WHAT THE EXERCISE ASKS:
What follows is a listing; restate every line of it word for word.
___
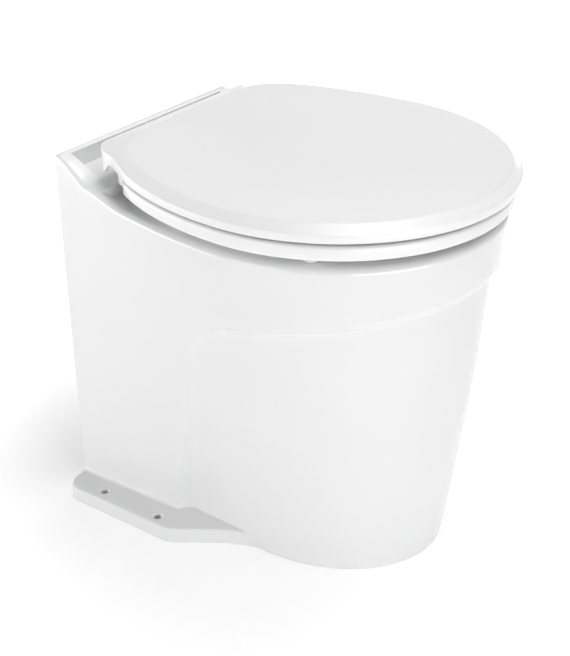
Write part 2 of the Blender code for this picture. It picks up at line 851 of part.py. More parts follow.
def service_opening():
    half = [(0, OPENING_HEIGHT)]
    for k in range(7):
        a = math.pi / 2 * k / 6
        width = OPENING_HALF_WIDTH - OPENING_CORNER_RADIUS * (1 - math.sin(a))
        height = OPENING_HEIGHT - OPENING_CORNER_RADIUS * (1 - math.cos(a))
        half.append((width, height))
    half.append((OPENING_HALF_WIDTH, -OVERRUN))
    outline = half + [(-x, z) for x, z in half[:0:-1]]
    loops = [[at(x, d, z) for x, z in outline] for d in (-OVERRUN, PAN_WALL + OVERRUN)]
    return tool("service_opening", loft(loops))


def floor_holes():
    holes = []
    top = FLANGE_THICKNESS + OVERRUN
    wide = FLOOR_HOLE_RADIUS + COUNTERSINK_GROWTH
    profile = [(0, -OVERRUN), (FLOOR_HOLE_RADIUS, -OVERRUN),
               (FLOOR_HOLE_RADIUS, FLANGE_THICKNESS - COUNTERSINK_DEPTH),
               (wide, FLANGE_THICKNESS), (wide, top), (0, top)]
    for side in (-1, 1):
        for k in range(2):
            start = at(side * FLOOR_HOLE_SPREAD, FLOOR_HOLE_DEPTH + FLOOR_HOLE_SPACING * k, 0)
            holes.append(tool(f"floor_hole_{side}_{k}", turn(profile, start, UP, 14)))
    return holes


def hinge_middle():
    """Side offset of the hinge post's middle."""
    return HINGE_ARM_START + HINGE_ARM_WIDTH + HINGE_GAP + HINGE_POST_WIDTH / 2


def stud_holes():
    holes = []
    for side in (-1, 1):
        start = at(side * hinge_middle(), HINGE_DEPTH, cavity_top() - OVERRUN)
        length = DECK_RISE + RIM_THICKNESS + 2 * OVERRUN
        holes.append(tool(f"stud_hole_{side}", rod(STUD_RADIUS + FIT, start, UP, length, 16)))
    return holes


def nozzle_hole():
    depth = bowl_rear_depth(NOZZLE_HEIGHT)
    start = at(0, depth + 2 * OVERRUN, NOZZLE_HEIGHT)
    length = BOWL_WALL + 5 * OVERRUN
    return tool("nozzle_hole", rod(NOZZLE_RADIUS + FIT, start, REARWARD, length))


def bolt_places():
    places = []
    for k in range(4):
        a = math.pi / 4 + math.pi / 2 * k
        places.append((BOLT_CIRCLE_RADIUS * math.cos(a), BOLT_CIRCLE_RADIUS * math.sin(a)))
    return places


def bolt_holes(name, depth, length):
    holes = []
    for k, (x, z) in enumerate(bolt_places()):
        start = at(x, depth, PUMP_AXIS_HEIGHT + z)
        holes.append(tool(f"{name}_{k}", rod(BOLT_RADIUS + FIT, start, REARWARD, length, 16)))
    return holes


def build_pan():
    pan = pan_blank()
    join(pan, floor_flange())
    cut(pan, pan_cavity())
    weld(pan)
    cut(pan, deck_pocket(), service_opening(), bowl_opening())
    weld(pan)
    cut(pan, *floor_holes(), *stud_holes())
    weld(pan)
    return pan


def build_bowl():
    bowl = bowl_outside()
    cut(bowl, bowl_inside(), throat_inside())
    weld(bowl)
    throat_end = THROAT_FACE_DEPTH + THROAT_FLANGE_THICKNESS
    length = THROAT_FLANGE_THICKNESS + 2 * OVERRUN
    for hole in bolt_holes("throat_bolt_hole", throat_end + OVERRUN, length):
        cut(bowl, hole)
        weld(bowl)
    cut(bowl, nozzle_hole())
    weld(bowl)
    return bowl


# Seat and lid


def cover_outline(width, tip, span, straight, ear, rear, corner):
    """Half outline of the lid or seat: front ellipse, rear ellipse, straight run, rounded corner."""
    half = []
    front_steps = 13
    for k in range(front_steps + 1):
        a = math.pi / 2 * k / front_steps
        half.append((width * math.sin(a), WIDEST_DEPTH + (tip - WIDEST_DEPTH) * math.cos(a)))
    side_steps = 4
    for k in range(1, side_steps + 1):
        depth = lerp(WIDEST_DEPTH, straight, k / side_steps)
        half.append((width * math.sqrt(1 - ((WIDEST_DEPTH - depth) / span) ** 2), depth))
    join_x, join_depth = half[-1]
    ear_depth = rear + corner
    for k in (1, 2, 3):
        half.append((lerp(join_x, ear, k / 3), lerp(join_depth, ear_depth, k / 3)))
    for k in range(1, 5):
        a = math.pi / 2 * k / 4
        half.append((ear - corner * (1 - math.cos(a)), ear_depth - corner * math.sin(a)))
    half.append((0, rear))
    return mirror(half)


def inset_loop(loop, distance):
    """Moves a plan outline inward by a distance, along its normals."""
    moved = []
    count = len(loop)
    for i in range(count):
        before = Vector(loop[i - 1])
        here = Vector(loop[i])
        after = Vector(loop[(i + 1) % count])
        one = (here - before).normalized()
        two = (after - here).normalized()
        normal = Vector((one.y + two.y, -(one.x + two.x))).normalized()
        grow = 1 / max(normal.dot(Vector((one.y, -one.x))), 0.5)
        moved.append(here + normal * distance * grow)
    return moved


def hinge_notch(side):
    """Cut in the lid's rear edge that clears the seat's arm and the hinge post."""
    ends = sorted((side * (HINGE_ARM_START - HINGE_GAP), side * hinge_lug_start()))
    low = at(ends[0], HINGE_DEPTH, HINGE_HEIGHT - 2 * barrel_radius())
    high = at(ends[1], LID_REAR_DEPTH - OVERRUN, HINGE_HEIGHT + barrel_radius() + HINGE_NOTCH_ROOM)
    return tool(f"lid_notch_{side}", block(low, high))


def lid_outline():
    return cover_outline(LID_WIDTH / 2, LENGTH, LID_REAR_SPAN, LID_STRAIGHT_DEPTH,
                         LID_EAR_HALF_WIDTH, LID_REAR_DEPTH, LID_CORNER_RADIUS)


def skirt(depth):
    """How far the lid's lower edge hangs down: full at the rear corners, with an arch in front of them."""
    return SKIRT_DROP * (1 - ease((depth - SKIRT_END_DEPTH) / SKIRT_ARCH_LENGTH))


def lid_rise(depth):
    """How far the lid curves up towards its rear edge."""
    back = max(LID_RISE_START_DEPTH - depth, 0.0) / (LID_RISE_START_DEPTH - LID_REAR_DEPTH)
    return LID_RISE * back ** 2


def barrel_radius():
    return HINGE_PIN_RADIUS + RUNNING_FIT + HINGE_BORE_WALL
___
ANSWER BELOW:
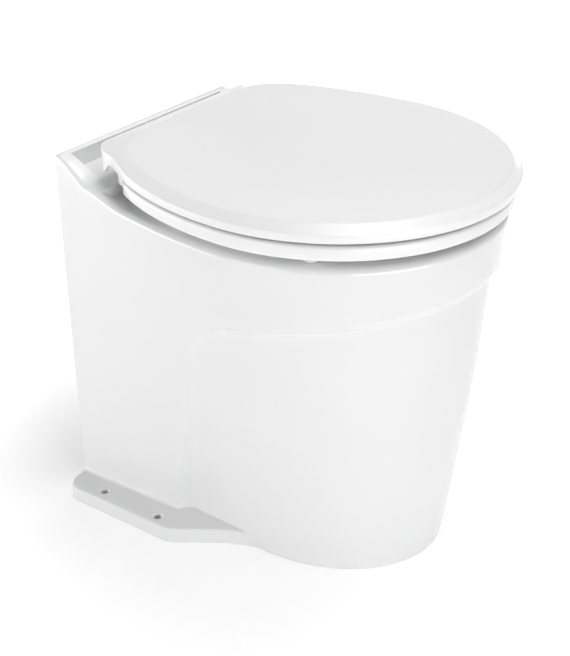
Write part 2 of the Blender code for this picture. It picks up at line 851 of part.py. More parts follow.
def service_opening():
    half = [(0, OPENING_HEIGHT)]
    for k in range(7):
        a = math.pi / 2 * k / 6
        width = OPENING_HALF_WIDTH - OPENING_CORNER_RADIUS * (1 - math.sin(a))
        height = OPENING_HEIGHT - OPENING_CORNER_RADIUS * (1 - math.cos(a))
        half.append((width, height))
    half.append((OPENING_HALF_WIDTH, -OVERRUN))
    outline = half + [(-x, z) for x, z in half[:0:-1]]
    loops = [[at(x, d, z) for x, z in outline] for d in (-OVERRUN, PAN_WALL + OVERRUN)]
    return tool("service_opening", loft(loops))


def floor_holes():
    holes = []
    top = FLANGE_THICKNESS + OVERRUN
    wide = FLOOR_HOLE_RADIUS + COUNTERSINK_GROWTH
    profile = [(0, -OVERRUN), (FLOOR_HOLE_RADIUS, -OVERRUN),
               (FLOOR_HOLE_RADIUS, FLANGE_THICKNESS - COUNTERSINK_DEPTH),
               (wide, FLANGE_THICKNESS), (wide, top), (0, top)]
    for side in (-1, 1):
        for k in range(2):
            start = at(side * FLOOR_HOLE_SPREAD, FLOOR_HOLE_DEPTH + FLOOR_HOLE_SPACING * k, 0)
            holes.append(tool(f"floor_hole_{side}_{k}", turn(profile, start, UP, 14)))
    return holes


def hinge_middle():
    """Side offset of the hinge post's middle."""
    return HINGE_ARM_START + HINGE_ARM_WIDTH + HINGE_GAP + HINGE_POST_WIDTH / 2


def stud_holes():
    holes = []
    for side in (-1, 1):
        start = at(side * hinge_middle(), HINGE_DEPTH, cavity_top() - OVERRUN)
        length = DECK_RISE + RIM_THICKNESS + 2 * OVERRUN
        holes.append(tool(f"stud_hole_{side}", rod(STUD_RADIUS + FIT, start, UP, length, 16)))
    return holes


def nozzle_hole():
    depth = bowl_rear_depth(NOZZLE_HEIGHT)
    start = at(0, depth + 2 * OVERRUN, NOZZLE_HEIGHT)
    length = BOWL_WALL + 5 * OVERRUN
    return tool("nozzle_hole", rod(NOZZLE_RADIUS + FIT, start, REARWARD, length))


def bolt_places():
    places = []
    for k in range(4):
        a = math.pi / 4 + math.pi / 2 * k
        places.append((BOLT_CIRCLE_RADIUS * math.cos(a), BOLT_CIRCLE_RADIUS * math.sin(a)))
    return places


def bolt_holes(name, depth, length):
    holes = []
    for k, (x, z) in enumerate(bolt_places()):
        start = at(x, depth, PUMP_AXIS_HEIGHT + z)
        holes.append(tool(f"{name}_{k}", rod(BOLT_RADIUS + FIT, start, REARWARD, length, 16)))
    return holes


def build_pan():
    pan = pan_blank()
    join(pan, floor_flange())
    cut(pan, pan_cavity())
    weld(pan)
    cut(pan, deck_pocket(), service_opening(), bowl_opening())
    weld(pan)
    cut(pan, *floor_holes(), *stud_holes())
    weld(pan)
    return pan


def build_bowl():
    bowl = bowl_outside()
    cut(bowl, bowl_inside(), throat_inside())
    weld(bowl)
    throat_end = THROAT_FACE_DEPTH + THROAT_FLANGE_THICKNESS
    length = THROAT_FLANGE_THICKNESS + 2 * OVERRUN
    for hole in bolt_holes("throat_bolt_hole", throat_end + OVERRUN, length):
        cut(bowl, hole)
        weld(bowl)
    cut(bowl, nozzle_hole())
    weld(bowl)
    return bowl


# Seat and lid


def cover_outline(width, tip, span, straight, ear, rear, corner):
    """Half outline of the lid or seat: front ellipse, rear ellipse, straight run, rounded corner."""
    half = []
    front_steps = 13
    for k in range(front_steps + 1):
        a = math.pi / 2 * k / front_steps
        half.append((width * math.sin(a), WIDEST_DEPTH + (tip - WIDEST_DEPTH) * math.cos(a)))
    side_steps = 4
    for k in range(1, side_steps + 1):
        depth = lerp(WIDEST_DEPTH, straight, k / side_steps)
        half.append((width * math.sqrt(1 - ((WIDEST_DEPTH - depth) / span) ** 2), depth))
    join_x, join_depth = half[-1]
    ear_depth = rear + corner
    for k in (1, 2, 3):
        half.append((lerp(join_x, ear, k / 3), lerp(join_depth, ear_depth, k / 3)))
    for k in range(1, 5):
        a = math.pi / 2 * k / 4
        half.append((ear - corner * (1 - math.cos(a)), ear_depth - corner * math.sin(a)))
    half.append((0, rear))
    return mirror(half)


def inset_loop(loop, distance):
    """Moves a plan outline inward by a distance, along its normals."""
    moved = []
    count = len(loop)
    for i in range(count):
        before = Vector(loop[i - 1])
        here = Vector(loop[i])
        after = Vector(loop[(i + 1) % count])
        one = (here - before).normalized()
        two = (after - here).normalized()
        normal = Vector((one.y + two.y, -(one.x + two.x))).normalized()
        grow = 1 / max(normal.dot(Vector((one.y, -one.x))), 0.5)
        moved.append(here + normal * distance * grow)
    return moved


def hinge_notch(side):
    """Cut in the lid's rear edge that clears the seat's arm and the hinge post."""
    ends = sorted((side * (HINGE_ARM_START - HINGE_GAP), side * hinge_lug_start()))
    low = at(ends[0], HINGE_DEPTH, HINGE_HEIGHT - 2 * barrel_radius())
    high = at(ends[1], LID_REAR_DEPTH - OVERRUN, HINGE_HEIGHT + barrel_radius() + HINGE_NOTCH_ROOM)
    return tool(f"lid_notch_{side}", block(low, high))


def lid_outline():
    return cover_outline(LID_WIDTH / 2, LENGTH, LID_REAR_SPAN, LID_STRAIGHT_DEPTH,
                         LID_EAR_HALF_WIDTH, LID_REAR_DEPTH, LID_CORNER_RADIUS)


def skirt(depth):
    """How far the lid's lower edge hangs down: full at the rear corners, with an arch in front of them."""
    return SKIRT_DROP * (1 - ease((depth - SKIRT_END_DEPTH) / SKIRT_ARCH_LENGTH))


def lid_rise(depth):
    """How far the lid curves up towards its rear edge."""
    back = max(LID_RISE_START_DEPTH - depth, 0.0) / (LID_RISE_START_DEPTH - LID_REAR_DEPTH)
    return LID_RISE * back ** 2


def barrel_radius():
    return HINGE_PIN_RADIUS + RUNNING_FIT + HINGE_BORE_WALL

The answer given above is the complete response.